DIRECTIONS FOR THIS TASK — Using the data that follows, return exactly the lines from the one that contains "on the floor" through the one that contains "obj.parent = empty", ends included.

SUPPLIED MATERIAL —
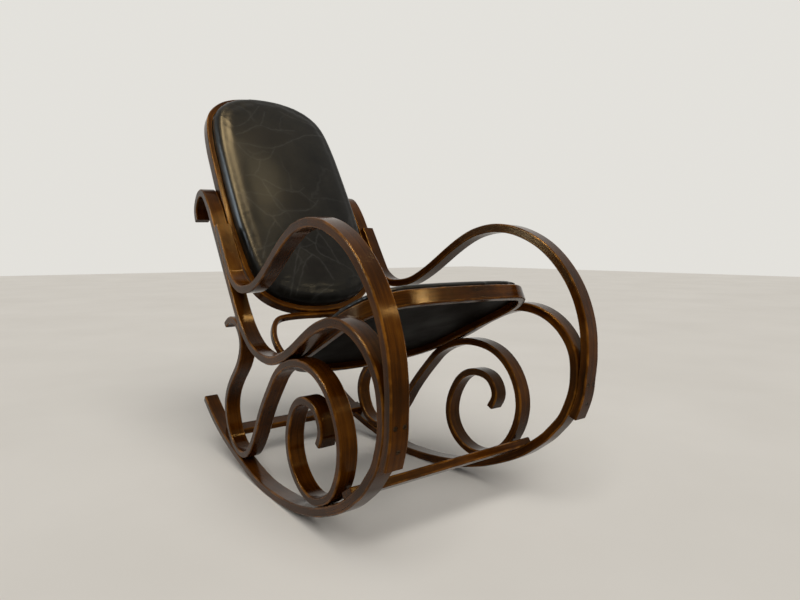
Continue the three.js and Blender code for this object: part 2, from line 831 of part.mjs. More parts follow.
for (const [side, frame] of Object.entries(SIDES)) {
  const arm = armScrews(side);
  const scroll = scrollScrews(side);
  const stretchers = stretcherScrews(side);
  const seats = seatScrews(side);
  const backs = backScrews(side);
  const inRocker = [arm, scroll, stretchers, seats, backs].flatMap(screwsOf);
  piece(frame, `rocker_strip_${side}`,
    drilled(strip(rockerLine, ROCKER_THICKNESS), frame, inRocker), WALNUT);
  piece(frame, `arm_strip_${side}`,
    drilled(strip(armLine(), ARM_THICKNESS), frame, screwsOf(arm)), WALNUT);
  piece(frame, `scroll_strip_${side}`,
    drilled(strip(scrollLine(), SCROLL_THICKNESS), frame, [scroll, seats].flatMap(screwsOf)), WALNUT);
  const rockerFoot = stretch(rockerLine, 'frontTurn', 'tail');
  rockersGrown.push(
    sweep(rockerFoot, ROCKER_THICKNESS + 2 * SEAM, STRIP_WIDTH + 2 * SEAM, STRIP_EDGE)
      .applyMatrix4(inSidePlane).applyMatrix4(frame.matrixWorld),
  );
  stretcherScrewSet.push(stretchers);
  seatScrewSet.push(...screwsOf(seats));
  backScrewSet.push(...screwsOf(backs));
  for (const screws of [arm, scroll, stretchers, seats, backs]) addScrews(screws, `_${side}`);
}

for (const name of Object.keys(STRETCHERS)) {
  stretcher(name, rockersGrown, stretcherScrewSet.map((set) => set[`${name}_stretcher_screw`]));
}

const seatHoopLine = seatLine();
const seatTop = SEAT_BAND_HEIGHT;
piece(seat, 'seat_hoop', drilled(
  hoop(seatHoopLine, SEAT_BAND_THICKNESS, SEAT_BAND_HEIGHT).translate(0, 0, seatTop / 2),
  seat, [...seatScrewSet, ringScrewSet.ring_seat_screw],
), WALNUT);
piece(seat, 'seat_panel', sheet(
  insideOf(seatHoopLine, SEAT_BAND_THICKNESS / 2 + SEAM), SEAT_PANEL_THICKNESS, SEAT_PANEL_RECESS,
), DARK_PANEL);
cushion(seat, 'seat', seatHoopLine, {
  inset: SEAT_PAD_INSET - SEAT_BAND_THICKNESS / 2,
  level: seatTop + SEAM,
  side: SEAT_PAD_SIDE,
  crown: SEAT_PAD_CROWN,
  drawIn: SEAT_PAD_INSET,
});

const backHoopLine = backLine();
const backPanelLevel = BACK_PANEL_RECESS - BACK_RIM_DEPTH;
piece(back, 'back_hoop', drilled(
  hoop(backHoopLine, BACK_RIM_THICKNESS, BACK_RIM_DEPTH).translate(0, 0, -BACK_RIM_DEPTH / 2),
  back, [...backScrewSet, ringScrewSet.ring_back_screw],
), WALNUT);
piece(back, 'back_panel', sheet(
  insideOf(backHoopLine, BACK_RIM_THICKNESS / 2 + SEAM), BACK_PANEL_THICKNESS, backPanelLevel,
), DARK_PANEL);
const backPadForm = {
  inset: BACK_RIM_THICKNESS / 2 + BACK_PAD_INSET,
  level: backPanelLevel + BACK_PANEL_THICKNESS + SEAM,
  side: BACK_PAD_SIDE,
  crown: BACK_PAD_CROWN,
  drawIn: BACK_PAD_INSET,
};
cushion(back, 'back', backHoopLine, backPadForm, [sheet(
  insideOf(backHoopLine, backPadForm.inset + COVER_THICKNESS + BACK_FILLING_WALL),
  OVERRUN + BACK_PAD_SIDE + BACK_PAD_CROWN - BACK_FILLING_ROOF, backPadForm.level - OVERRUN,
)]);

const toRing = ring.matrixWorld.clone().invert();
const seatHoopGrown = hoop(seatHoopLine, SEAT_BAND_THICKNESS, SEAT_BAND_HEIGHT, SEAM)
  .translate(0, 0, seatTop / 2).applyMatrix4(seat.matrixWorld).applyMatrix4(toRing);
const backHoopGrown = hoop(backHoopLine, BACK_RIM_THICKNESS, BACK_RIM_DEPTH, SEAM)
  .translate(0, 0, -BACK_RIM_DEPTH / 2).applyMatrix4(back.matrixWorld).applyMatrix4(toRing);
piece(ring, 'back_support_ring', drilled(
  hoop(ringLine(), RING_THICKNESS, RING_DEPTH), ring, screwsOf(ringScrewSet),
  [seatHoopGrown, backHoopGrown],
), WALNUT);
addScrews(ringScrewSet);

// The origin goes to the middle of the footprint, on the floor
const bounds = new THREE.Box3().setFromObject(chair, true);
chair.position.set(0, -(bounds.min.y + bounds.max.y) / 2, -bounds.min.z);

export default chair;
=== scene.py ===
"""Looks of the bentwood rocking chair: lacquered bent strips, leather pads, camera and light."""

import math

import bpy
import numpy as np
from mathutils import Euler, Matrix, Vector


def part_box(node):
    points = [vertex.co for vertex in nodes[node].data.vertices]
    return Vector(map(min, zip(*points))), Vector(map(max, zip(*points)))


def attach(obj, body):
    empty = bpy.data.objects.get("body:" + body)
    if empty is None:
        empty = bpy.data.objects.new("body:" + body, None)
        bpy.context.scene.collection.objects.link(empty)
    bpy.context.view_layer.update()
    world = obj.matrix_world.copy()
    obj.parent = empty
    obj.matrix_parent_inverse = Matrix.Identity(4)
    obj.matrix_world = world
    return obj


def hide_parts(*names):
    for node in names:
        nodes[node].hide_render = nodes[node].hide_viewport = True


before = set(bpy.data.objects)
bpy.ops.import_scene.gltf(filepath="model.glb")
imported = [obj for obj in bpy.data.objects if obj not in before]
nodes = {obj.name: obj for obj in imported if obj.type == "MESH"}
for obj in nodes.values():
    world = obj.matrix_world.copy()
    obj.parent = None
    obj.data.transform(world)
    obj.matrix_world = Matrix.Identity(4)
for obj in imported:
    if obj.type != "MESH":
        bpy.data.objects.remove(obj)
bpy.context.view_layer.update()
bpy.context.scene.view_settings.view_transform = "Standard"


def mm(value):
    return value / 1000


# Camera

CAMERA_PLACE = (-0.8131, -1.2559, 0.5666)
CAMERA_AZIMUTH = math.radians(-37.607)
CAMERA_ELEVATION = math.radians(4.763)
CAMERA_ROLL = math.radians(0.093)
CAMERA_LENS_MM = 27.0
CAMERA_SENSOR_MM = 36
CAMERA_CLIP_START = 0.05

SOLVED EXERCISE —
// The origin goes to the middle of the footprint, on the floor
const bounds = new THREE.Box3().setFromObject(chair, true);
chair.position.set(0, -(bounds.min.y + bounds.max.y) / 2, -bounds.min.z);

export default chair;
=== scene.py ===
"""Looks of the bentwood rocking chair: lacquered bent strips, leather pads, camera and light."""

import math

import bpy
import numpy as np
from mathutils import Euler, Matrix, Vector


def part_box(node):
    points = [vertex.co for vertex in nodes[node].data.vertices]
    return Vector(map(min, zip(*points))), Vector(map(max, zip(*points)))


def attach(obj, body):
    empty = bpy.data.objects.get("body:" + body)
    if empty is None:
        empty = bpy.data.objects.new("body:" + body, None)
        bpy.context.scene.collection.objects.link(empty)
    bpy.context.view_layer.update()
    world = obj.matrix_world.copy()
    obj.parent = empty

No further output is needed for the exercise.